I see that Eric Siebert’s Open Letter to VMware has recieved some recognition to the Blogshere. I pretty go along with Eric’s letter – in fact I said similiar things back in April, 2007. I did a presentation to the North Carolina UG entitled “What VMware should do next”. The topic flagged up some issues I had with VMware Q&A – and the use of such concepts as “experimental support”.

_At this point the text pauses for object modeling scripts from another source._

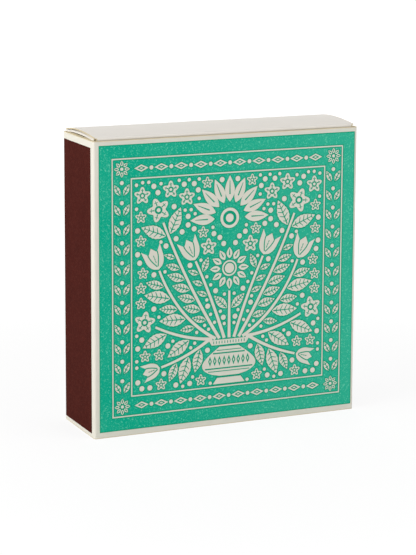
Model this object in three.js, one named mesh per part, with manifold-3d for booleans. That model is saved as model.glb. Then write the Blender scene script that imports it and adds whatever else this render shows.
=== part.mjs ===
// A large square matchbox for long matches, standing on its end: a glued card sleeve with a
// printed front and two striking coats, a folded card tray that slides in it, and the matches.
// Millimetres, +Z up, the front towards -Y, the origin under the middle of the box.

import * as THREE from "three";
import { mergeVertices } from "three/addons/utils/BufferGeometryUtils.js";
import Module from "manifold-3d";

// Sleeve: one wrap of card, closed by a lap glued inside its right side
const sleeveWidth = 106.8;
const sleeveDepth = 30.9;
const sleeveHeight = 110;
const sleeveCard = 0.5;
const sleeveFold = 0.9; // outer radius of a folded corner
const lapWidth = 13;

// Striking coats on the two narrow sides
const strikerThickness = 0.1;
const strikerFrontMargin = 2.6;
const strikerBackMargin = 1.1;
const strikerTopMargin = 2.6;
const strikerBottomMargin = 1.6;

// Printed ink on the front, a little out of register as such prints are
const inkThickness = 0.1;
const inkSideMargin = 1.6;
const inkEndMargin = 1.95;
const inkRegisterAcross = 0.5;
const inkRegisterUp = 0.25;

// Ruled border of the print
const ruleWidth = 0.5;
const ruleBridge = 0.8; // ink left between two rules where they would cross
const outerRuleInset = 5.2;
const borderWidth = 7.4;
const borderPitch = 7.6;
const rosetteRadius = 3.1;

// Picture inside the border: a crest, an urn with flowering stems, and small blooms between
const crestRadius = 16;
const crestPetals = 9;
const crestPetalWidth = 4;
const urnHeight = 17;
const urnWidth = 22;
const urnLine = 0.7; // ink between the urn's foot, body and lip
const stemWidth = 1.1;
const leafLength = 10.5;
const leafWidth = 5;
const leafSpacing = 4.6; // along a stem, from leaf pair to leaf pair
const pictureGap = 0.4; // ink left between two ornaments
const sunRadius = 8;
const tulipHeight = 9;
const daisyRadius = 4.6;
const smallBlooms = [3.3, 2.3]; // radii of the blooms that fill the gaps, largest first
const berryRadius = 1.2;
const fillStep = 0.8; // how finely the picture is searched for gaps

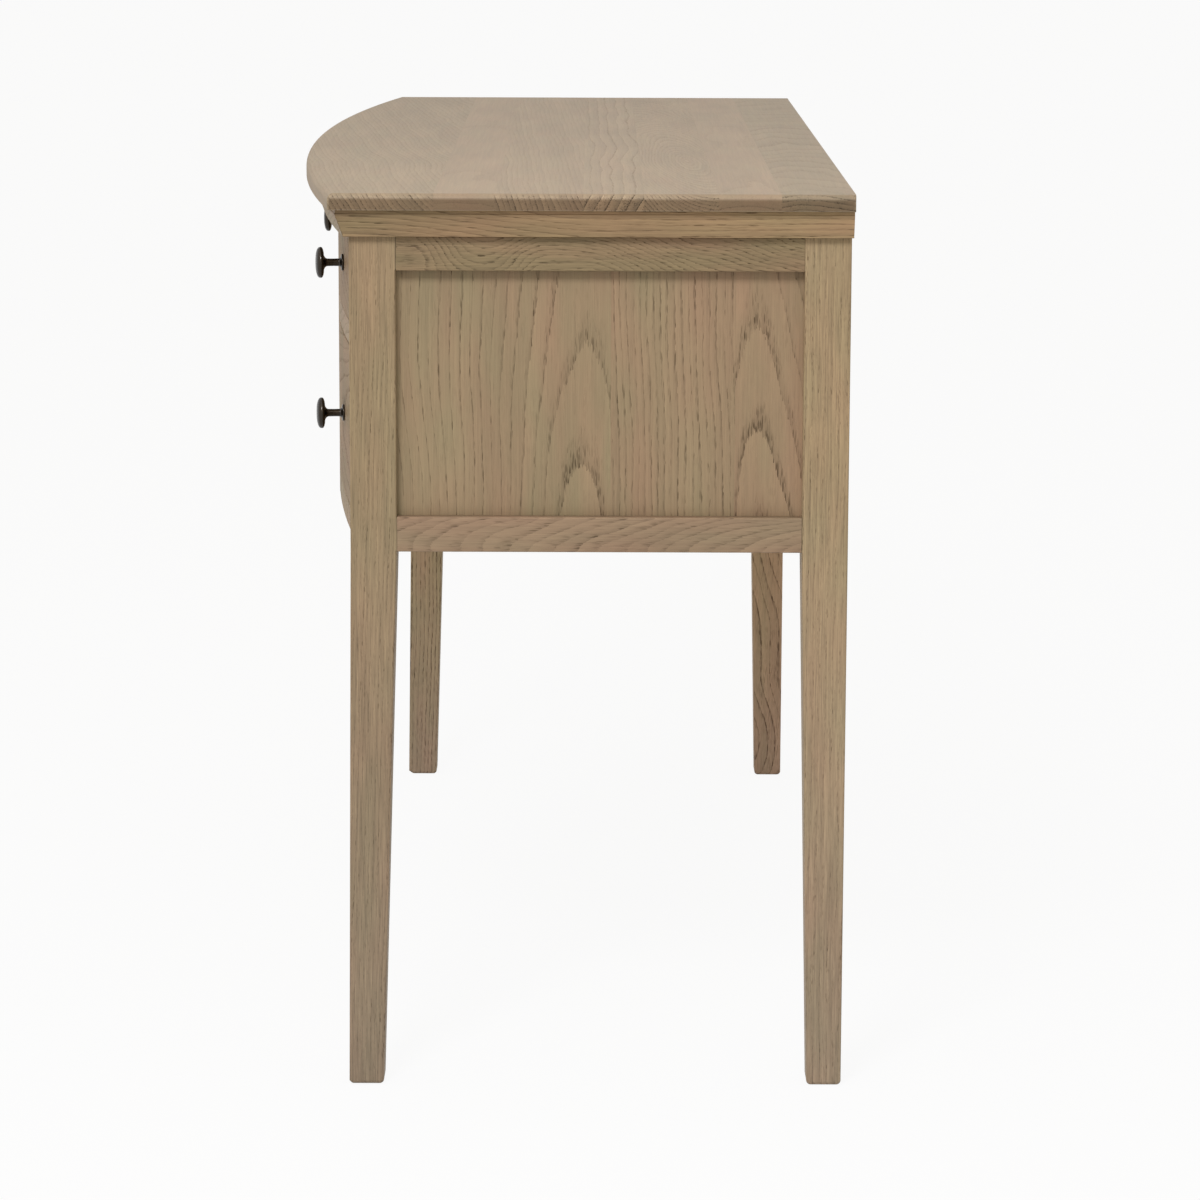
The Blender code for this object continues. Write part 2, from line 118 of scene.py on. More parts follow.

My original presentation to the North Carolina User Summit was split over 2 parts:
http://www.rtfm-ed.co.uk/downloads/what1.wmv
http://www.rtfm-ed.co.uk/downloads/what2.wmv
Anyway, after doing this presentation – I recieved a follow-up call from VMware Product Managers. If you hang out the forums you might remember I raised two forum posts (one in ESX and one in VirtualCenter) asking real users for the opinons. The Product Management team hangs out the forums – and were very interested in what folks had to say. So in the end I more or less delivered 2hr presentation to the Product Team about what I felt VMware could be doing better at. Unfortunately, given the nature of the discussion I wasn’t able to record and share it with the readers of RTFM. That said I more or less delivered the same presentation to VMware Product Mangers, as I did to the NC User Summit. The only differences was different product managers had the opportunity to interupt me and ask for clarification!
A couple of weeks after that WebEX session I did another where the product development team for VMotion, SVMotion and EVC, gave me an inside track on what would later become the U1, U2 and U3 offerings. Again, I wasn’t able to share that conversation. BUT, what did demonstrate is that VMware does take such comments as mine, and letters like Eric’s seriously. Even more so, product managers at VMware, do hangout on the forums reading the issues that users have.
Anyway, having been on the Vi4 beta programme for some months now, I’m sure some of the concerns that Eric has are and have been addressed. I would like to say though that sometimes there inherent contradictions on peoples demands – and I would include myself in that. I want new features but I want great stability and reliability. More new features tend introduce more new bugs at the same time. In the same token I’m often disappointed when a new release comes out and nothing has changed and there are no new features. That’s software for it’s it?
Finally, I will be back in NC this year (May). My topic will something to do with Site Recovery Manager – but I haven’t decided what yet…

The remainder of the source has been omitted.